Hot flashes are all too familiar for many women going through perimenopause and menopause. Until June 2013, those sudden feelings of warmth and blushing had few easily obtainable and uncomplicated non-hormonal remedies – other than an ice pack and a high-powered fan. Now, however, a new FDA-approved non-hormonal drug, known as paroxetine, has hit the market for treating hot flashes.
Hot Flashes: Symptoms
But first – do you know if your symptoms are actually hot flashes, or something else? Hot flash symptoms are sometimes confused with the symptoms of hyperthyroidism and even heart attack. Common symptoms of hot flashes include:
- Feeling of spreading warmth in the upper body and face
- Flushed, red, or blotchy skin
- Rapid heartbeat
- Upper body perspiration
- Chilled feeling after the episode is over
Hot flashes can last anywhere from a couple minutes to a half hour. Depending on the woman, hot flashes may occur multiple times a day or just once every few days. In most women who experience hot flashes, episodes recur for at least a year.
These symptoms are very similar to hyperthyroidism symptoms. However, hyperthyroidism usually includes the following symptoms, in addition to those listed above:
- Sudden weight loss (despite increased appetite)
- Changes in bowel patterns
- Enlarged thyroid gland (swelling at base of the neck)
- Fine, brittle hair
- Fatigue and muscle weakness
Occasionally, patients write off symptoms of a mild heart attack as a hot flash. If you ever experience pain or pressure in the chest, shortness of breath, pain in one or both arms, the neck, back, jaw, or stomach, then you may be experiencing a heart attack. Call 911 immediately.
Hot Flashes: Treatments
There are many different treatment options for hot flashes, each with its own set of pros and cons. It’s important to keep in mind that hot flashes do not require treatment. If your hot flashes are few and far between – or if they don’t bother you that much – then you may wish to avoid medication, as the side effects could be more bothersome than the actual hot flashes. A few widely adapted treatment options include:
- Hormone Therapy. Oral dosages of estrogen and progesterone may be used to provide symptomatic relief. (Women who have had a hysterectomy do not need progesterone.) Estrogen can be effective for reducing symptoms, but is typically not recommended for women who are at risk for heart disease, breast cancer, or blood clotting.

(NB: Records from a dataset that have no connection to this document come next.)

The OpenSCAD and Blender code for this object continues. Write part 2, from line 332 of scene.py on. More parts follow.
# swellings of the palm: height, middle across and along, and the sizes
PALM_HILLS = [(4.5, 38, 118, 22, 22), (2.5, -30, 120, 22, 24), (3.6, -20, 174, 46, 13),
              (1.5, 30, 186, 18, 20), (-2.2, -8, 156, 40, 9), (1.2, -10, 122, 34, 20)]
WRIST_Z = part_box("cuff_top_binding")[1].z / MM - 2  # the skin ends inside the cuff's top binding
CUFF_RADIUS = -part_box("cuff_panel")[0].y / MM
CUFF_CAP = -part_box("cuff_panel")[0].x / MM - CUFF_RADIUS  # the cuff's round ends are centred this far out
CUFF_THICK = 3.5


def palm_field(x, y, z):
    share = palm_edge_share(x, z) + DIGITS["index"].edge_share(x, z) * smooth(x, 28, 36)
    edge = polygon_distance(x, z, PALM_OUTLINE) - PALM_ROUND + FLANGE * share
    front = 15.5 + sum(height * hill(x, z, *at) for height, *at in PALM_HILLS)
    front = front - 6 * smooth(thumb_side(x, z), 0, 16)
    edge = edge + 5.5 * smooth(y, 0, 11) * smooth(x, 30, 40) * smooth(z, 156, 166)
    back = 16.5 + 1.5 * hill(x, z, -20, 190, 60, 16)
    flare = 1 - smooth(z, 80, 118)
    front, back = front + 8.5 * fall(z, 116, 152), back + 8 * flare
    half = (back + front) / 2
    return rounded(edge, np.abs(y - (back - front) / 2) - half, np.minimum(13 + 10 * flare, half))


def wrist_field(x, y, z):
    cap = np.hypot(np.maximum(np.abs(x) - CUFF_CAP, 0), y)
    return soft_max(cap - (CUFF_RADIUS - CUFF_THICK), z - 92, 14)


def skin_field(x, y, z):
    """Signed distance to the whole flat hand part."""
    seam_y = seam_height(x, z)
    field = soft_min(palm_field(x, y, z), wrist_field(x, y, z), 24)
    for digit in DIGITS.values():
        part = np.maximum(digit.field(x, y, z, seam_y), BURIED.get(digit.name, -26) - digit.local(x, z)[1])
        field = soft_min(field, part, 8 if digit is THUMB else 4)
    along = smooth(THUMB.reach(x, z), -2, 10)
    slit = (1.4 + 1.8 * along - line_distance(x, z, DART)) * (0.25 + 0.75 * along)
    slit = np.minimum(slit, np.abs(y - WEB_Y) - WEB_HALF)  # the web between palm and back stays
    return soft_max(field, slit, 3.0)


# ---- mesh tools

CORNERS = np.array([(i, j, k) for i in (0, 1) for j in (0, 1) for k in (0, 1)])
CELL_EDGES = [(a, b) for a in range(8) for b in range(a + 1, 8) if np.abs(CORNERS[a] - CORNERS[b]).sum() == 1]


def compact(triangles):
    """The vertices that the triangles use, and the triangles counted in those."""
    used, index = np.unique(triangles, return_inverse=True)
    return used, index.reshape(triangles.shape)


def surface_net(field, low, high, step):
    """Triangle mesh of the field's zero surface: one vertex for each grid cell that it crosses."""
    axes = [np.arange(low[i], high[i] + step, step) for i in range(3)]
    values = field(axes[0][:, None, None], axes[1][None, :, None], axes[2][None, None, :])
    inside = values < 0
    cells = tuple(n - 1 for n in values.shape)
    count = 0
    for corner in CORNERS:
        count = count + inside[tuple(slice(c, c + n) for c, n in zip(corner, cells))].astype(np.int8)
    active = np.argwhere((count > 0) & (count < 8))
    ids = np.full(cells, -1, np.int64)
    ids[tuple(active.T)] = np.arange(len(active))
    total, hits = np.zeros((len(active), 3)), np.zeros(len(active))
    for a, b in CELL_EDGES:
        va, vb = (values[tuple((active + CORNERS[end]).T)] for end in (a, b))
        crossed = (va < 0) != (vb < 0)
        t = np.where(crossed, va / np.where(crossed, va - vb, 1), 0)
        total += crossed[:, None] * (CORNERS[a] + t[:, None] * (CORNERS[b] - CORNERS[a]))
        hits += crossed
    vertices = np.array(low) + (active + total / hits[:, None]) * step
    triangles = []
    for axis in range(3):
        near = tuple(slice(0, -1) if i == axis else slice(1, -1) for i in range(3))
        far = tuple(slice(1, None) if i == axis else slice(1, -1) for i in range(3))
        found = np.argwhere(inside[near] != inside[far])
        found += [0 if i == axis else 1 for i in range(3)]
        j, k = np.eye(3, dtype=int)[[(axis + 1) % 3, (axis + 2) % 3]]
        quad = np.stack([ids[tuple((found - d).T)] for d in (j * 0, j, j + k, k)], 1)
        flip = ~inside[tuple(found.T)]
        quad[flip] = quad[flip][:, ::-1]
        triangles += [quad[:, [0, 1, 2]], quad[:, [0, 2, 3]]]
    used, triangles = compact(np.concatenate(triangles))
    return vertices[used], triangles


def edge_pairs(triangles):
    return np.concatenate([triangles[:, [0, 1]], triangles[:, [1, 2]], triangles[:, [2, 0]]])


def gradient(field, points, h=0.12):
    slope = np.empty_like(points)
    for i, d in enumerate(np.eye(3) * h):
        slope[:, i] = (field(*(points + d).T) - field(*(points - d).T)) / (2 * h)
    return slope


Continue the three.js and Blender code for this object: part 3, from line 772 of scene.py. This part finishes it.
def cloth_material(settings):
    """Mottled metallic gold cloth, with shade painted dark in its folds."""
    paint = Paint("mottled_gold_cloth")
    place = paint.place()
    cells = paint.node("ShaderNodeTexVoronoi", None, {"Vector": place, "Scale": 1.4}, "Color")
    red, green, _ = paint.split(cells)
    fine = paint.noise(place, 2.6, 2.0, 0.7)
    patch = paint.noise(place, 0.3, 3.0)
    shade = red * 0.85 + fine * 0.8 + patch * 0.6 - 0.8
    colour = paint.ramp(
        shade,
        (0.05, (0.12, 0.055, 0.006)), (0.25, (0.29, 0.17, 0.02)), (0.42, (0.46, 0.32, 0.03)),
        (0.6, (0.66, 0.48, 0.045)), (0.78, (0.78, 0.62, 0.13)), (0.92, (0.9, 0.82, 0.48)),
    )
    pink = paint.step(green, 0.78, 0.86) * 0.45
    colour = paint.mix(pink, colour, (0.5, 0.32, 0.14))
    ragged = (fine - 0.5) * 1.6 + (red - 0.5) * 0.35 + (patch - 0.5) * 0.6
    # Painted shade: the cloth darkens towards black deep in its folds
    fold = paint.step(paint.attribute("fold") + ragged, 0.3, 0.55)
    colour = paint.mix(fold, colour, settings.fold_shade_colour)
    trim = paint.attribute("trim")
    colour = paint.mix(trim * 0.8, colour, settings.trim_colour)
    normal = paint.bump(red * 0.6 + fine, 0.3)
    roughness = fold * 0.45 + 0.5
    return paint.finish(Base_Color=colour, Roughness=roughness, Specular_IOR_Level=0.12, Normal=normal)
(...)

- Antidepressants. Many women who cannot – or do not want to – use hormonal drugs find low-dose antidepressants to be effective in reducing hot flash symptoms. However, antidepressants could have undesirable side effects that outweigh their benefit, including nausea, weight gain, disinterest in sex, and dizziness.
- Gabapentin. This prescription medication is used to prevent seizures. However, some women have had success in reducing hot flashes with gabapentin. Side effects may include drowsiness, headaches, and dizziness.
- Clonidine. This hypertension medication, available in the form of a pill or patch, has been known to reduce hot flash symptoms in some women. Side effects include dizziness, dry mouth, constipation, and drowsiness.
Paroxetine: Non-Hormonal Treatment Option
Understandably, many women are reluctant to introduce additional hormones to their bodies, as the use of hormones can increase the risk for breast cancer and other diseases. Paroxetine offers an alternative. Paroxetine is a non-hormonal drug that has recently received FDA approval for treating hot flashes. Paroxetine’s original use was for treating major depression and various behavioral health disorders.
Paroxetine for hot flashes is a low-dose form of paroxetine mesylate. It is used to treat moderate to severe vasomotor menopausal symptoms, such as hot flashes and night sweats. The drug functions as a selective serotonin reuptake inhibitor (SSRI). This means that the medication regulates the amount of serotonin in the brain, which is believed to help regulate the body’s temperature.
Though paroxetine and other antidepressants have been prescribed for hot flashes for many years, this new FDA-approved SSRI is specifically designed for treating hot flashes, which leads many physicians to believe that it could be a safer, more effective alterative. However, the drug is too new for studies to confirm it is safer or more effective than hormonal therapies.